··· Data supplied ···
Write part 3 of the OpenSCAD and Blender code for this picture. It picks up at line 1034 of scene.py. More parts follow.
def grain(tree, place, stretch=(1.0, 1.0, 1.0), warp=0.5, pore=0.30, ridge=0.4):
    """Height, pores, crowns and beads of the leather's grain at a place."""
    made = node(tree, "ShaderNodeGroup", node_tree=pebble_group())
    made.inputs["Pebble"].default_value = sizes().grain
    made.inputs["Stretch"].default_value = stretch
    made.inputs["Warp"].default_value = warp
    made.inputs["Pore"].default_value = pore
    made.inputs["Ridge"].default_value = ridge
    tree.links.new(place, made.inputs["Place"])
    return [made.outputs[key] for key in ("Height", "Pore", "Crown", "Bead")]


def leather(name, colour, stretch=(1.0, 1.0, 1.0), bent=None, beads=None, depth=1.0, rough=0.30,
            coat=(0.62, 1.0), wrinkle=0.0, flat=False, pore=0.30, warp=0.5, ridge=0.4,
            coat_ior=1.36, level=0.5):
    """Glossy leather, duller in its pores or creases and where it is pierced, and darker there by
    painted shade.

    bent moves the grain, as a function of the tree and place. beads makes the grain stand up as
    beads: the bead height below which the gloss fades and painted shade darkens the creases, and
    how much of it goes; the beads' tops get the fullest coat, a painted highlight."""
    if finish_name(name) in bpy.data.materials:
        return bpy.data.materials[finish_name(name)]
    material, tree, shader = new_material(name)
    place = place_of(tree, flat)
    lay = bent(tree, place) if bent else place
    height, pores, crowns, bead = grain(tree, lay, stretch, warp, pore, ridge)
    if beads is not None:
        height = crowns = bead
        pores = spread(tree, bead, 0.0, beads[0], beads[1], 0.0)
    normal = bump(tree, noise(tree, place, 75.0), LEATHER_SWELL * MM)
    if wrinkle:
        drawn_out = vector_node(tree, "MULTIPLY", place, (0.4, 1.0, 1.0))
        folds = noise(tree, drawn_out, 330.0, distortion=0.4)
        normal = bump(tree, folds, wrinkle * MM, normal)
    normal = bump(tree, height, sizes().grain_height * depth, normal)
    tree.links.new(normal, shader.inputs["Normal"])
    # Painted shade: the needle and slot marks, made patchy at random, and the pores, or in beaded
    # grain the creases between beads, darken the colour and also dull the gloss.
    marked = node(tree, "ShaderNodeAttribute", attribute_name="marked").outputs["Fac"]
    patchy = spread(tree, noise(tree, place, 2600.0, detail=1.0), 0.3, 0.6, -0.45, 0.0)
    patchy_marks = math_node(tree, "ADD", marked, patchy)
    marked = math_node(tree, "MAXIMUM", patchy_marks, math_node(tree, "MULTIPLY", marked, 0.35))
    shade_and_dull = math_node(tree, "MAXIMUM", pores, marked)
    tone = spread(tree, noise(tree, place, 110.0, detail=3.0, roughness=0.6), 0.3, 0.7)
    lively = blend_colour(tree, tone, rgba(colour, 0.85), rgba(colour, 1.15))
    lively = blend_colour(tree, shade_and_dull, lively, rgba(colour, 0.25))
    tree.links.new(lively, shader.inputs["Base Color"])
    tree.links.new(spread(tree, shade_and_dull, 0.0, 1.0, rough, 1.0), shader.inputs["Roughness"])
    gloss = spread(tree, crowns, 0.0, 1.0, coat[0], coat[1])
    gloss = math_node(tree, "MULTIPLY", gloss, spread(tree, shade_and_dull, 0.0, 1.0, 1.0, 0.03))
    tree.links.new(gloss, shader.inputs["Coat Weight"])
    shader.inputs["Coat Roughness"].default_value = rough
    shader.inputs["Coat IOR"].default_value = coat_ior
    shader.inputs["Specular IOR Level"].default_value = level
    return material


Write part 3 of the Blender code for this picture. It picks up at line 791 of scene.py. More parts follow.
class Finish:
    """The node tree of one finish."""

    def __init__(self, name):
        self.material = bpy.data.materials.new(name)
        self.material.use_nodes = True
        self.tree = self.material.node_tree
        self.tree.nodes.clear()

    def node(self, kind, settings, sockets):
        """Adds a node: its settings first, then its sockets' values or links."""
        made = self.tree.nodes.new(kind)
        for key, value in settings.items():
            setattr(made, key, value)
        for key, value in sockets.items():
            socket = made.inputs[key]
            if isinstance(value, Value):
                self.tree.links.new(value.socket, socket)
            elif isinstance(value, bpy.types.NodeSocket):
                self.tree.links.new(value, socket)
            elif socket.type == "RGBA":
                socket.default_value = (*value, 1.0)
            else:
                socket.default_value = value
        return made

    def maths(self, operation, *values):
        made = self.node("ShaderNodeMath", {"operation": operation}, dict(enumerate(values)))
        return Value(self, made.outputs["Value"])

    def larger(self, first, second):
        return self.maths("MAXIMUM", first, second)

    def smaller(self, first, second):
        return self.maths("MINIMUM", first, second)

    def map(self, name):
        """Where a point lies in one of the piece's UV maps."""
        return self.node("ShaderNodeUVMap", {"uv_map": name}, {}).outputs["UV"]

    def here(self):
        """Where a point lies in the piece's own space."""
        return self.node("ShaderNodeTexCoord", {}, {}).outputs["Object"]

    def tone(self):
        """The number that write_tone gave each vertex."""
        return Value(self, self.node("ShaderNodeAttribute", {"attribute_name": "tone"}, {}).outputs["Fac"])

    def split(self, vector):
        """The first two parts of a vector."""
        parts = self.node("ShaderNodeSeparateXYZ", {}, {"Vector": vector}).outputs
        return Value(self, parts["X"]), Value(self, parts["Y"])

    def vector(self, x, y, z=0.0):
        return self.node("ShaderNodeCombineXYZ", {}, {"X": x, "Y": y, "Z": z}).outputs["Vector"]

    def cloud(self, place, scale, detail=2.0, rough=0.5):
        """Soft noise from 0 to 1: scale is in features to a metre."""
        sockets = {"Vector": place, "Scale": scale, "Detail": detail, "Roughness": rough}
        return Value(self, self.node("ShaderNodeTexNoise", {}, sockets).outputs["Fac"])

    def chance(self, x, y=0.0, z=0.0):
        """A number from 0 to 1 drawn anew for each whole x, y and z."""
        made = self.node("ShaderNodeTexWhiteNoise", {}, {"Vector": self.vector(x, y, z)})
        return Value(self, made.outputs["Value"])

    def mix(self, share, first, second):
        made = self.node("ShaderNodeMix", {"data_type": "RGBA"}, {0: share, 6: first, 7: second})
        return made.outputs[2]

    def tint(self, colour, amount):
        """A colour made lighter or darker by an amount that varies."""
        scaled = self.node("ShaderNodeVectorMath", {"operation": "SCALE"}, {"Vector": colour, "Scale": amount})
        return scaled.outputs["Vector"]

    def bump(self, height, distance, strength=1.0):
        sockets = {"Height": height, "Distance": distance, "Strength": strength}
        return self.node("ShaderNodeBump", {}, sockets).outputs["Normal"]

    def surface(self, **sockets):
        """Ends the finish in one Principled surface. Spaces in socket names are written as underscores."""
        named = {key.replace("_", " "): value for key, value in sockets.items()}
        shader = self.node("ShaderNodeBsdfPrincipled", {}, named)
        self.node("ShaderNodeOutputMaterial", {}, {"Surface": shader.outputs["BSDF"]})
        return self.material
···
▸ Exercise requirements
Repeat the lines above exactly.

▸ Response to the exercise
Write part 3 of the OpenSCAD and Blender code for this picture. It picks up at line 1034 of scene.py. More parts follow.
def grain(tree, place, stretch=(1.0, 1.0, 1.0), warp=0.5, pore=0.30, ridge=0.4):
    """Height, pores, crowns and beads of the leather's grain at a place."""
    made = node(tree, "ShaderNodeGroup", node_tree=pebble_group())
    made.inputs["Pebble"].default_value = sizes().grain
    made.inputs["Stretch"].default_value = stretch
    made.inputs["Warp"].default_value = warp
    made.inputs["Pore"].default_value = pore
    made.inputs["Ridge"].default_value = ridge
    tree.links.new(place, made.inputs["Place"])
    return [made.outputs[key] for key in ("Height", "Pore", "Crown", "Bead")]


def leather(name, colour, stretch=(1.0, 1.0, 1.0), bent=None, beads=None, depth=1.0, rough=0.30,
            coat=(0.62, 1.0), wrinkle=0.0, flat=False, pore=0.30, warp=0.5, ridge=0.4,
            coat_ior=1.36, level=0.5):
    """Glossy leather, duller in its pores or creases and where it is pierced, and darker there by
    painted shade.

    bent moves the grain, as a function of the tree and place. beads makes the grain stand up as
    beads: the bead height below which the gloss fades and painted shade darkens the creases, and
    how much of it goes; the beads' tops get the fullest coat, a painted highlight."""
    if finish_name(name) in bpy.data.materials:
        return bpy.data.materials[finish_name(name)]
    material, tree, shader = new_material(name)
    place = place_of(tree, flat)
    lay = bent(tree, place) if bent else place
    height, pores, crowns, bead = grain(tree, lay, stretch, warp, pore, ridge)
    if beads is not None:
        height = crowns = bead
        pores = spread(tree, bead, 0.0, beads[0], beads[1], 0.0)
    normal = bump(tree, noise(tree, place, 75.0), LEATHER_SWELL * MM)
    if wrinkle:
        drawn_out = vector_node(tree, "MULTIPLY", place, (0.4, 1.0, 1.0))
        folds = noise(tree, drawn_out, 330.0, distortion=0.4)
        normal = bump(tree, folds, wrinkle * MM, normal)
    normal = bump(tree, height, sizes().grain_height * depth, normal)
    tree.links.new(normal, shader.inputs["Normal"])
    # Painted shade: the needle and slot marks, made patchy at random, and the pores, or in beaded
    # grain the creases between beads, darken the colour and also dull the gloss.
    marked = node(tree, "ShaderNodeAttribute", attribute_name="marked").outputs["Fac"]
    patchy = spread(tree, noise(tree, place, 2600.0, detail=1.0), 0.3, 0.6, -0.45, 0.0)
    patchy_marks = math_node(tree, "ADD", marked, patchy)
    marked = math_node(tree, "MAXIMUM", patchy_marks, math_node(tree, "MULTIPLY", marked, 0.35))
    shade_and_dull = math_node(tree, "MAXIMUM", pores, marked)
    tone = spread(tree, noise(tree, place, 110.0, detail=3.0, roughness=0.6), 0.3, 0.7)
    lively = blend_colour(tree, tone, rgba(colour, 0.85), rgba(colour, 1.15))
    lively = blend_colour(tree, shade_and_dull, lively, rgba(colour, 0.25))
    tree.links.new(lively, shader.inputs["Base Color"])
    tree.links.new(spread(tree, shade_and_dull, 0.0, 1.0, rough, 1.0), shader.inputs["Roughness"])
    gloss = spread(tree, crowns, 0.0, 1.0, coat[0], coat[1])
    gloss = math_node(tree, "MULTIPLY", gloss, spread(tree, shade_and_dull, 0.0, 1.0, 1.0, 0.03))
    tree.links.new(gloss, shader.inputs["Coat Weight"])
    shader.inputs["Coat Roughness"].default_value = rough
    shader.inputs["Coat IOR"].default_value = coat_ior
    shader.inputs["Specular IOR Level"].default_value = level
    return material


Write part 3 of the Blender code for this picture. It picks up at line 791 of scene.py. More parts follow.
class Finish:
    """The node tree of one finish."""

    def __init__(self, name):
        self.material = bpy.data.materials.new(name)
        self.material.use_nodes = True
        self.tree = self.material.node_tree
        self.tree.nodes.clear()

    def node(self, kind, settings, sockets):
        """Adds a node: its settings first, then its sockets' values or links."""
        made = self.tree.nodes.new(kind)
        for key, value in settings.items():
            setattr(made, key, value)
        for key, value in sockets.items():
            socket = made.inputs[key]
            if isinstance(value, Value):
                self.tree.links.new(value.socket, socket)
            elif isinstance(value, bpy.types.NodeSocket):
                self.tree.links.new(value, socket)
            elif socket.type == "RGBA":
                socket.default_value = (*value, 1.0)
            else:
                socket.default_value = value
        return made

    def maths(self, operation, *values):
        made = self.node("ShaderNodeMath", {"operation": operation}, dict(enumerate(values)))
        return Value(self, made.outputs["Value"])

    def larger(self, first, second):
        return self.maths("MAXIMUM", first, second)

    def smaller(self, first, second):
        return self.maths("MINIMUM", first, second)

    def map(self, name):
        """Where a point lies in one of the piece's UV maps."""
        return self.node("ShaderNodeUVMap", {"uv_map": name}, {}).outputs["UV"]

    def here(self):
        """Where a point lies in the piece's own space."""
        return self.node("ShaderNodeTexCoord", {}, {}).outputs["Object"]

    def tone(self):
        """The number that write_tone gave each vertex."""
        return Value(self, self.node("ShaderNodeAttribute", {"attribute_name": "tone"}, {}).outputs["Fac"])

    def split(self, vector):
        """The first two parts of a vector."""
        parts = self.node("ShaderNodeSeparateXYZ", {}, {"Vector": vector}).outputs
        return Value(self, parts["X"]), Value(self, parts["Y"])

    def vector(self, x, y, z=0.0):
        return self.node("ShaderNodeCombineXYZ", {}, {"X": x, "Y": y, "Z": z}).outputs["Vector"]

    def cloud(self, place, scale, detail=2.0, rough=0.5):
        """Soft noise from 0 to 1: scale is in features to a metre."""
        sockets = {"Vector": place, "Scale": scale, "Detail": detail, "Roughness": rough}
        return Value(self, self.node("ShaderNodeTexNoise", {}, sockets).outputs["Fac"])

    def chance(self, x, y=0.0, z=0.0):
        """A number from 0 to 1 drawn anew for each whole x, y and z."""
        made = self.node("ShaderNodeTexWhiteNoise", {}, {"Vector": self.vector(x, y, z)})
        return Value(self, made.outputs["Value"])

    def mix(self, share, first, second):
        made = self.node("ShaderNodeMix", {"data_type": "RGBA"}, {0: share, 6: first, 7: second})
        return made.outputs[2]

    def tint(self, colour, amount):
        """A colour made lighter or darker by an amount that varies."""
        scaled = self.node("ShaderNodeVectorMath", {"operation": "SCALE"}, {"Vector": colour, "Scale": amount})
        return scaled.outputs["Vector"]

    def bump(self, height, distance, strength=1.0):
        sockets = {"Height": height, "Distance": distance, "Strength": strength}
        return self.node("ShaderNodeBump", {}, sockets).outputs["Normal"]

    def surface(self, **sockets):
        """Ends the finish in one Principled surface. Spaces in socket names are written as underscores."""
        named = {key.replace("_", " "): value for key, value in sockets.items()}
        shader = self.node("ShaderNodeBsdfPrincipled", {}, named)
        self.node("ShaderNodeOutputMaterial", {}, {"Surface": shader.outputs["BSDF"]})
        return self.material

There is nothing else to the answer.